I would raise. She really shouldn't have a higher pp preflop. She did 3!. You are 23% against JT and getting pot odds. You kind of want to keep the other player in, but don't want draws in cheap.

Preflop is your style, but you know it is small. With 77, you don't mind playing it 7-way. I would have cbet a little bigger or checkraised on this wet flop.


Seems like an easy pot-sized shove, especially since any J/T/heart could screw us on the river. V is never folding, and I'm fine getting rid of the BTN.


I would definitely shove this, you are only getting beat by the JT combo and still get called by loads of two pair combos.


Result:

Spoiler
Show

I shove, BTN folds, woman V calls, river 9, she shows J T


PRE - open larger. At least $15. If it's a splashy game with loose-passive fish calling too wide, open even bigger.

FLOP - it's an ace-high flop. We should be checking or over-betting these. With a flopped set, facing a bunch of ATC ranges, many of which will include AX combos, I'd over-bet.

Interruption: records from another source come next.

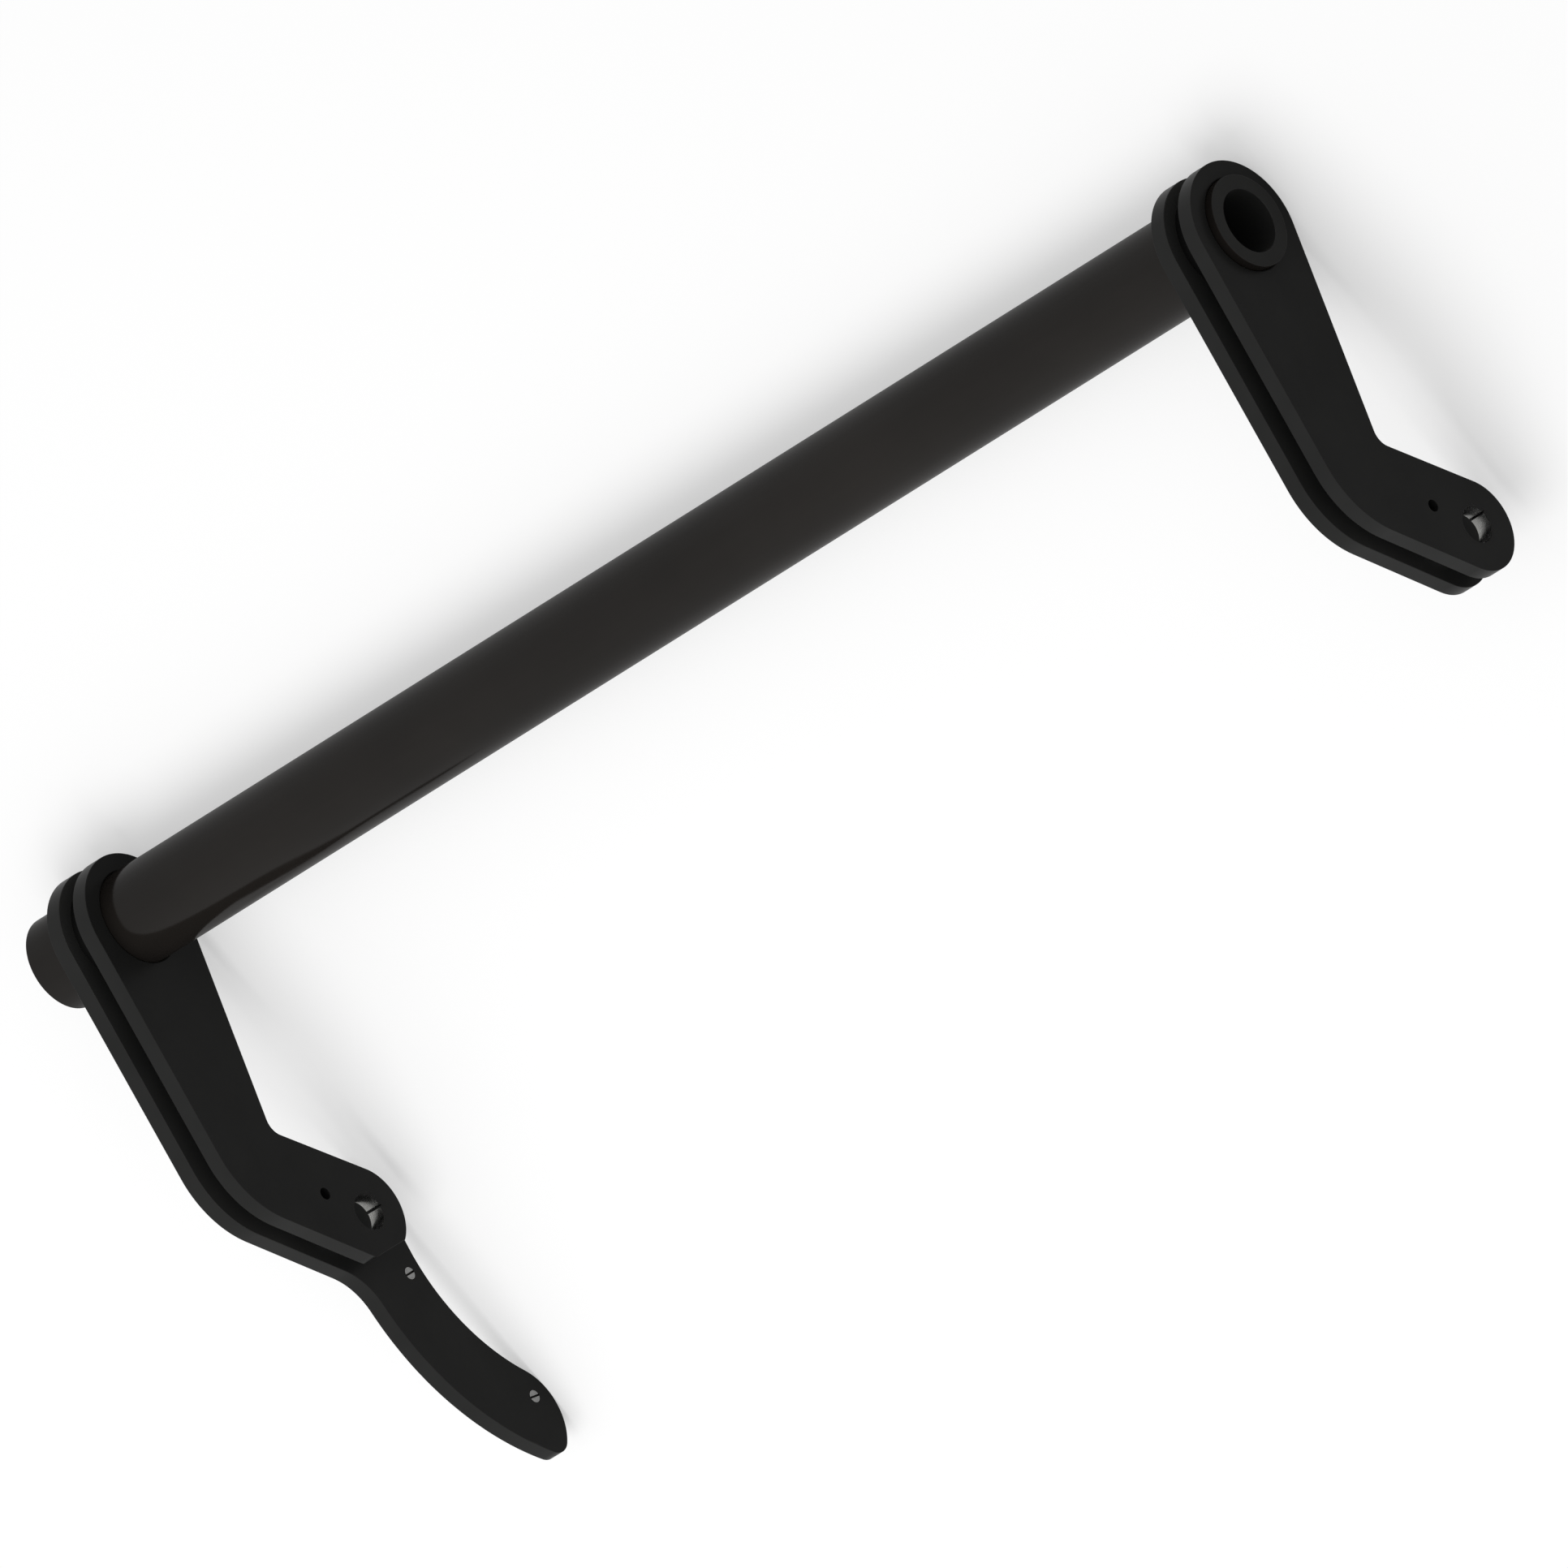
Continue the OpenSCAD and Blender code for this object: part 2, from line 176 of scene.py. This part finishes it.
def slab(loops, depth, rims, border=0.8):
    """A flat slab, in mm: its outline, then its holes. rims gives each loop's edge rounding."""
    bm = bmesh.new()
    edges, owner = [], {}
    for k, points in enumerate(loops):
        verts = [bm.verts.new((p.x, p.y, 0)) for p in clean(points)]
        edges += [bm.edges.new((verts[i - 1], verts[i])) for i in range(len(verts))]
        owner.update({(round(v.co.x, 4), round(v.co.y, 4)): k for v in verts})
    bmesh.ops.triangle_fill(bm, use_beauty=True, use_dissolve=False, edges=edges)
    grown = bmesh.ops.extrude_face_region(bm, geom=bm.faces[:])["geom"]
    top = [g for g in grown if isinstance(g, bmesh.types.BMVert)]
    bmesh.ops.translate(bm, verts=top, vec=(0, 0, depth))
    bmesh.ops.recalc_face_normals(bm, faces=bm.faces)
    rim_edges = {}
    for e in bm.edges:
        v, w = e.verts[0].co, e.verts[1].co
        if e.calc_face_angle(0) > SQUARE_EDGE and abs(v.z - w.z) < 0.01:
            rim_edges.setdefault(rims[owner[round(v.x, 4), round(v.y, 4)]], []).append(e)
    for f in bm.faces:
        f.smooth = abs(f.normal.z) < 0.5
    for width, picked in rim_edges.items():
        made = bmesh.ops.bevel(
            bm, geom=picked, offset=width, segments=3, profile=0.5, affect="EDGES", material=-1)
        for f in made["faces"]:
            f.smooth = True
    # Narrow borders along each rim keep the lighter edges, partly wear and partly painted highlight, on the
    # edges alone.
    for share in BORDER_SHARES:
        broad = [f for f in bm.faces if abs(f.normal.z) > 0.999 and len(f.verts) == 3]
        bmesh.ops.inset_region(bm, faces=broad, thickness=share * border, use_even_offset=True)
    # Where two straight walls meet, the corner between them stays crisp.
    for e in bm.edges:
        upright = abs(e.verts[0].co.z - e.verts[1].co.z) > 0.5 * depth
        if upright and e.calc_face_angle(0) > WALL_CORNER:
            e.smooth = False
    return bm


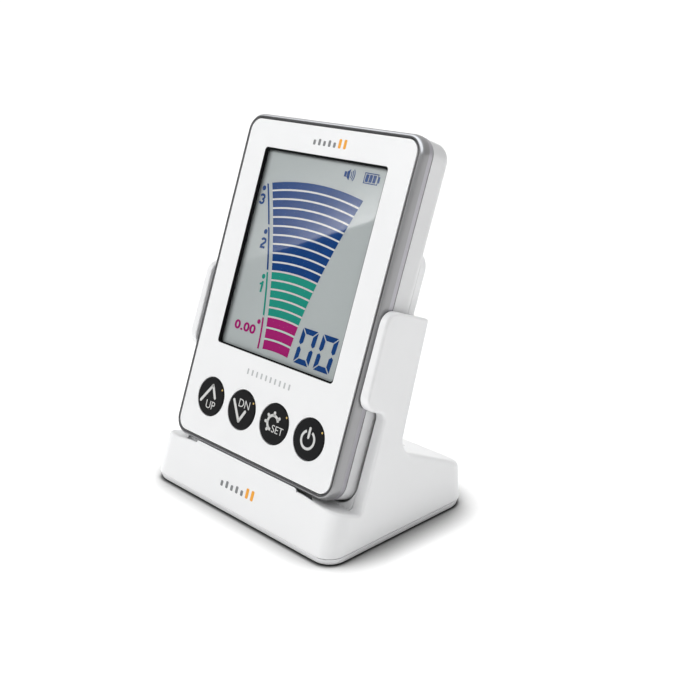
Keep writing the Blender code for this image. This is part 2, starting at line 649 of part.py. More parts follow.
def make_cradle_body():
    body = extruded("cradle_body", [side_outline()], -BASE_HALF_W, BASE_HALF_W, SIDE_ON)
    low_enough = in_world(LEDGE_Z, 0)[1] + 1e-4

    def front_corner(p, q):
        return abs(p.x - q.x) < 1e-6 and all(on_front_plane(v) and v.z < low_enough for v in (p, q))

    def rear_corner(p, q):
        return abs(p.x - q.x) < 1e-6 and all(on_rear_wall(v) for v in (p, q))

    round_edges(body, front_corner, FRONT_CORNER_R, 4)
    round_edges(body, rear_corner, REAR_CORNER_R, 4)
    draft_sides(body)
    pocket_top = ARM_Z[1] + 0.030
    front = box(
        "pocket_front", (-POCKET_HALF_W, -0.020, LEDGE_Z), (POCKET_HALF_W, SIDE_FRONT_Y, pocket_top)
    )
    low = LEDGE_Z - POCKET_STEP
    outline = rectangle(2 * POCKET_HALF_W, pocket_top - low, POCKET_R, low=low)
    rear = extruded("pocket_rear", [outline], SIDE_FRONT_Y - 0.001, POCKET_BACK_Y)
    cut(body, front, rear)
    for middle in mirrored_x(RELIEF_X):
        left, right = middle - RELIEF_HALF_W, middle + RELIEF_HALF_W
        relief = box("relief", (left, -0.004, LEDGE_SIDE_Z), (right, SIDE_FRONT_Y - LEDGE_R, 0.004))
        cut(body, relief)
    low = ARM_Z[1] - PLATE_ROOT
    outline = rectangle(2 * PLATE_HALF_W, PLATE_TOP_Z - low, PLATE_R, low=low)
    plate = extruded("plate", [outline], POCKET_BACK_Y, UPRIGHT_BACK[0][1] - 0.00005)
    join(body, plate)
    inside = BASE_HALF_W - HOLLOW_SIDE
    cut(body, extruded("hollow", [hollow_outline()], -inside, inside, SIDE_ON), tilted=False)
    for x, y in BASE_SCREW_XY:
        boss = cylinder("boss", BASE_BOSS_R, (x, y, SEAM_Z + 0.0001), (x, y, boss_top(y)), 16)
        join(body, boss, tilted=False)
    for x, y in BASE_SCREW_XY:
        cut(body, cylinder("hole", BASE_HOLE_R, (x, y, 0), (x, y, BASE_HOLE_TOP), 12), tilted=False)
    return place(body, WHITE)


def boss_top(y):
    """A height inside the cradle's solid above the hollow at this place."""
    return BASE_BOSS_TOP if y < 0 else foot_top(y) - BASE_BOSS_SKIN


def plate_outline(inset):
    """The base plate's rounded outline on the desk plane."""
    front = down_face_to(SEAM_Z)[0] + inset
    half = BASE_HALF_W - inset
    back = BASE_BACK_Y - inset
    return rounded(
        [
            (-half, front, FRONT_CORNER_R),
            (half, front, FRONT_CORNER_R),
            (half, back, REAR_CORNER_R),
            (-half, back, REAR_CORNER_R),
        ],
        4,
    )


def make_base_plate():
    holes = [circle(SCREW_CLEAR_R, x, y, 12) for x, y in BASE_SCREW_XY]
    top = BASE_PLATE_LOW + BASE_PLATE_T
    plate = extruded(
        "base_plate", [plate_outline(BASE_PLATE_INSET), *holes], BASE_PLATE_LOW, top, FLAT
    )
    for x, y in BASE_SCREW_XY:
        seat = cylinder("seat", SCREW_SEAT_R, (x, y, -0.001), (x, y, SCREW_SEAT_TOP), 16)
        cut(plate, seat, tilted=False)
    recess_top = BASE_PLATE_LOW + FOOT_RECESS
    for x, y in FOOT_XY:
        recess = cylinder("recess", FOOT_R + GAP, (x, y, -0.001), (x, y, recess_top), 20)
        cut(plate, recess, tilted=False)
    place(plate, WHITE)
    for number, (x, y) in enumerate(FOOT_XY, start=1):
        place(cylinder(f"foot_{number}", FOOT_R, (x, y, 0), (x, y, recess_top - 0.0001), 20), RUBBER)
    profile = screw_profile(BASE_SCREW_LENGTH, BASE_SCREW_R, BASE_SCREW_HEAD_R, BASE_SCREW_HEAD_T)
    for number, (x, y) in enumerate(BASE_SCREW_XY, start=1):
        screw = turned(f"base_screw_{number}", profile, 12)
        screw.location = (x, y, SCREW_SEAT_TOP - 0.0001 + BASE_SCREW_LENGTH)
        screw.rotation_euler = (-math.pi / 2, 0, 0)
        place(screw, STEEL)


def make_ballast():
    size, (x, y) = Vector(BALLAST_SIZE), BALLAST_AT
    low = Vector((x - size.x / 2, y - size.y / 2, BASE_PLATE_LOW + BASE_PLATE_T + GAP))
    ballast = box("ballast", low, low + size)
    round_edges(ballast, lambda p, q: abs(p.z - q.z) > 1e-6, 0.0010, 2)
    place(ballast, STEEL)


def main():
    make_front_panel()
    make_trim_band()
    make_rear_case()
    make_display()
    make_board()
    make_probe_socket()
    make_keys()
    make_case_screws()
    make_battery_door()
    make_cradle_body()
    make_base_plate()
    make_ballast()


main()
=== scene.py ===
"""Looks of the apex locator: a hand-held measuring unit standing in its desk cradle.

Lengths are metres. The unit leans back in the cradle, so its pieces are modelled in a tilted frame:
x across the face, y into the case (0 on the face), z up the face from its bottom edge. UNIT takes
that frame to the row frame; its tilt comes from the lift joint and its place from the CAD nodes.
"""

import json
import math

import bmesh
import bpy
from mathutils import Matrix, Vector

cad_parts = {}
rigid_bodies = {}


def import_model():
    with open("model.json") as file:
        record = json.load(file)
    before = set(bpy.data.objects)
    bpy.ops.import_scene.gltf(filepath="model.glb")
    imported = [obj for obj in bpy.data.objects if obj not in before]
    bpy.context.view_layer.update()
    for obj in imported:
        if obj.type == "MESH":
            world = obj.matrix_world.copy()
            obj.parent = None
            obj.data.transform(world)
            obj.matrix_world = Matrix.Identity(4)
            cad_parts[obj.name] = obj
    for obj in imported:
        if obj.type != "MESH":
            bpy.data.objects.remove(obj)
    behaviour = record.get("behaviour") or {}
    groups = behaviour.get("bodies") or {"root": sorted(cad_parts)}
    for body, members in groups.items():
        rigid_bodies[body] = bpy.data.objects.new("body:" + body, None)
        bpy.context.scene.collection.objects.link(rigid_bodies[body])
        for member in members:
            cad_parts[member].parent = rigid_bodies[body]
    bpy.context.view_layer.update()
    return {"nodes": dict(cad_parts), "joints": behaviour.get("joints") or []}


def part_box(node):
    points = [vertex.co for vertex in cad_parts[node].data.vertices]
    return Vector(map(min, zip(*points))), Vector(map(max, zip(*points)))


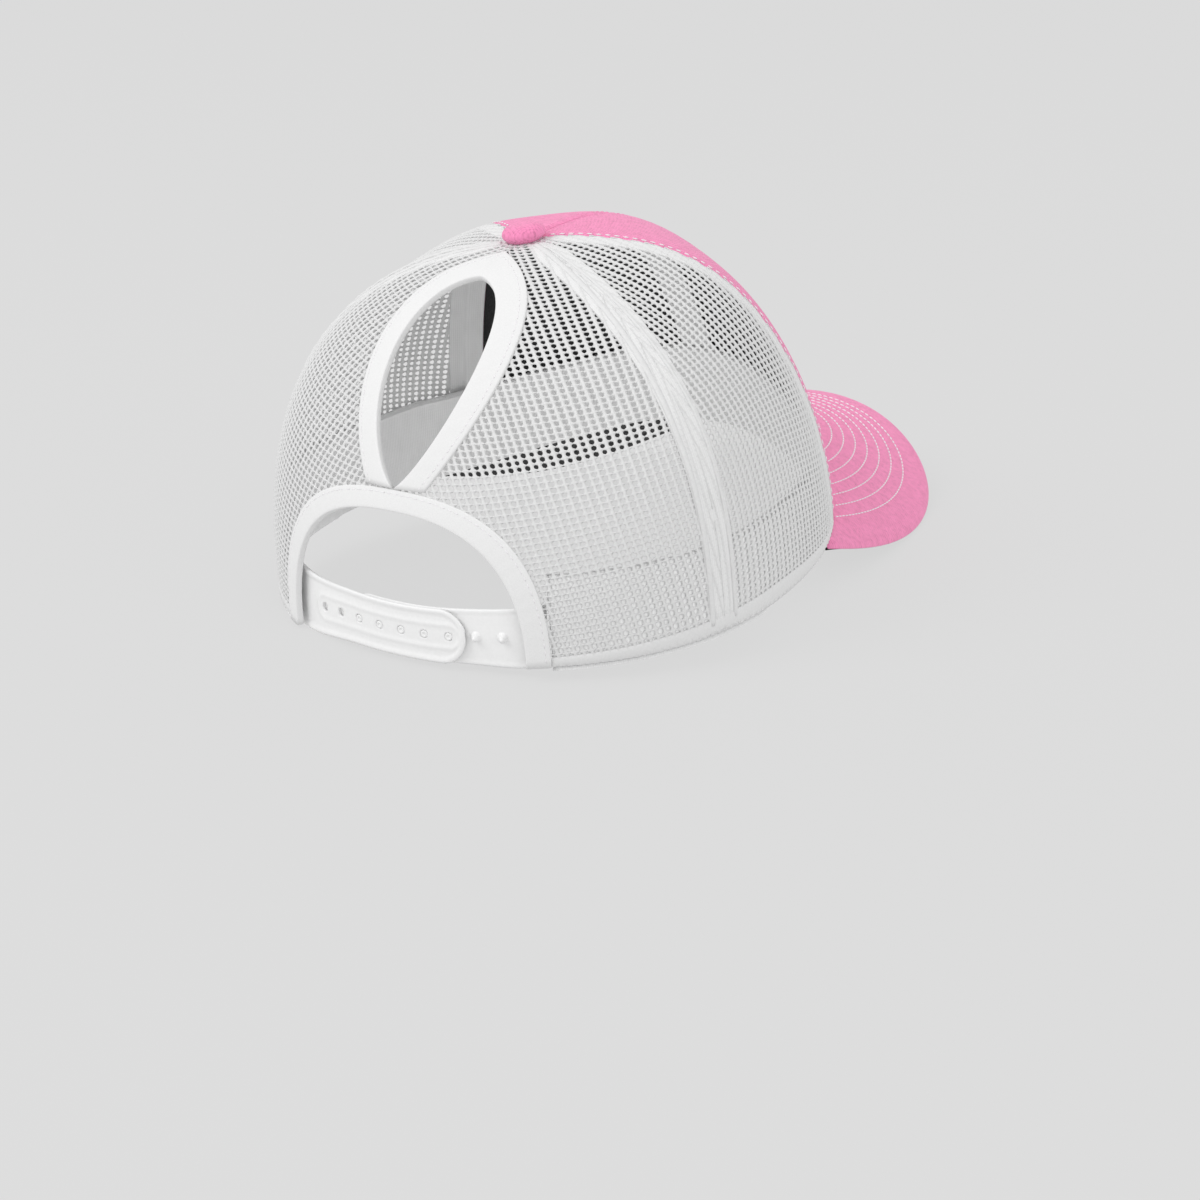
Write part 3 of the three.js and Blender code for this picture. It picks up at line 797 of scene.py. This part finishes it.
def peak_height(x, y):
    azimuth = solve(lambda value: crown_face(value, 0).x, abs(x), 0, math.pi / 2, 20)
    out = max(crown_face(azimuth, 0).y - y, 0)
    droop = PEAK_DROOP * (x / RIM_HALF_WIDTH) ** 2 * out / PEAK_LENGTH
    return rim_height(azimuth) - PEAK_SLOPE * out - droop - GAP


def stitch_groove(inset):
    nearest = clamp(round((inset - OUTER_ROW) / ROW_SPACING), 0, STITCH_ROWS - 1)
    return ROW_DEPTH * bump(inset - OUTER_ROW - nearest * ROW_SPACING, 0.8)


def peak_place(u, out, inset):
    """Plan place on the peak, out from its seam (0) to the inset outline (1)."""
    seam = crown_point(lerp(-PEAK_AZIMUTH, PEAK_AZIMUTH, u), 0, PEAK_SEAM)
    edge = peak_outline(lerp(-math.pi / 2, math.pi / 2, u), inset)
    return lerp(seam.x, edge[0], out), lerp(seam.y, edge[1], out)


def on_edge(u, roll):
    """A point of the peak's rounded edge, from its upper side (0) to its lower side (pi)."""
    x, y = peak_place(u, 1, EDGE_RADIUS * (1 - math.sin(roll)))
    return Vector((x, y, peak_height(x, y) - EDGE_RADIUS * (1 - math.cos(roll)))), (x, y)


def peak_upper():
    main = 1 - EDGE_ROWS / PEAK_ROWS

    def place(u, v):
        if v > main:
            return on_edge(u, EDGE_SEAM * (v - main) / (1 - main))
        x, y = peak_place(u, v / main, EDGE_RADIUS)
        return Vector((x, y, peak_height(x, y) - stitch_groove(inset_at(x, y)))), (x, y)

    bm = new_sheet(PEAK_COLUMNS, PEAK_ROWS, place)
    face_away(bm, BELOW_PEAK)
    add_piece("peak_cloth", bm, pink_twill, ["peak"], PEAK_CLOTH_WALL)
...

TURN - I mean... she's leading out into three opponents, including the PFR who c-bet the flop facing six opponents, on an obvious straight-completing card. What could she possibly have that isn't JT for the nuts?

We're not getting good enough implied odds to call, unless the BTN is going to come along, which seems pretty unlikely.

Hate to do it, but I think we have to fold.

Next time raise bigger pre and over-bet the flop.


OP likes to raise small. It is probably bad with range, but good with 77, as you want to play it many way, even if that didn't work out well here.

I don't think you can fold the set with the odds you are getting, even though she usually has the straight. No one is really going to make that fold.


I like winning every hand I play, but that's not how the game works.

OP is hurting himself with his sub-optimal bet sizings.


by MDAcoaching m

I would definitely shove this, you are only getting beat by the JT combo and still get called by loads of two pair combos.

yeah this is where i'm at as well.

I know you've said villain has no bluffing range but I wanna add some replies around that:
I think this is always a bit of an exaggeration (not you specifically, and I dont think you're doing it because you are wildly out of touch or anything like that) But it is just not good strategy to operate with 'never' and 'always' - i've seen this same/similar presentation of "oh they never bluff" before and its necessary not for you but perhaps others reading these threads trying to improve their game that it is definitively non-zero frequency. And I understand for narrative presentation as a way of communicating just how nut hugging or value hugging an opponents game appears in real time as a way to properly communicate your read to the rest of us following along, but I do think its important to acknowledge the slight hyperbole of 'never' or 'always', even as an addendum at the bottom of the post.

And this point leads us to taking a bit more nuanced look at the HH provided because I think they really demonstrate why this would fall towards GII vs folding or any other option.

If villain is limp calling with hands like AJ and squeezing 5x then the big raise portion of their range excludes sets but 100% includes damn near every 2 pair possibility the current runout contains. It seems the HH demonstrates a kind of merging of lines / poor understanding of relative hand strength and so more reason to GII here. Even if you think all 16 combos of JT are available here, you only need a few of those 2 pair combos to be ahead of b/e (27-32% max say)

I said it in another thread and I would urge anyone reading to pay attention at their own games in these spots but when I see opponents putting in a big bet where an All-in would be way more appropriate it is often not with the nuts. And especially when that All-in bet is not some huge over bet - all in from villain here would be 20 under pot size still so nothing crazy.


I limp in. But the deeper we are the more a small open to juice the pot is likely standard.

SPR is 7 against most in the field and the flop is pretty drawy. I actually think it is a decent mistake to bet so small here. No one is folding a flush draw. There's a decent chance someone in the field has Ax and likely isn't folding to a single bet. So I'd bet larger (perhaps even PSB) on the flop to start building for stacks a lot easier.

We pretty much only have a PSB left and we haz a set where bigger sets are somewhat unlikely and two pears are extremely likely. We can suckout if we're behind. Dood behind might lol call it off with a draw still. I shove.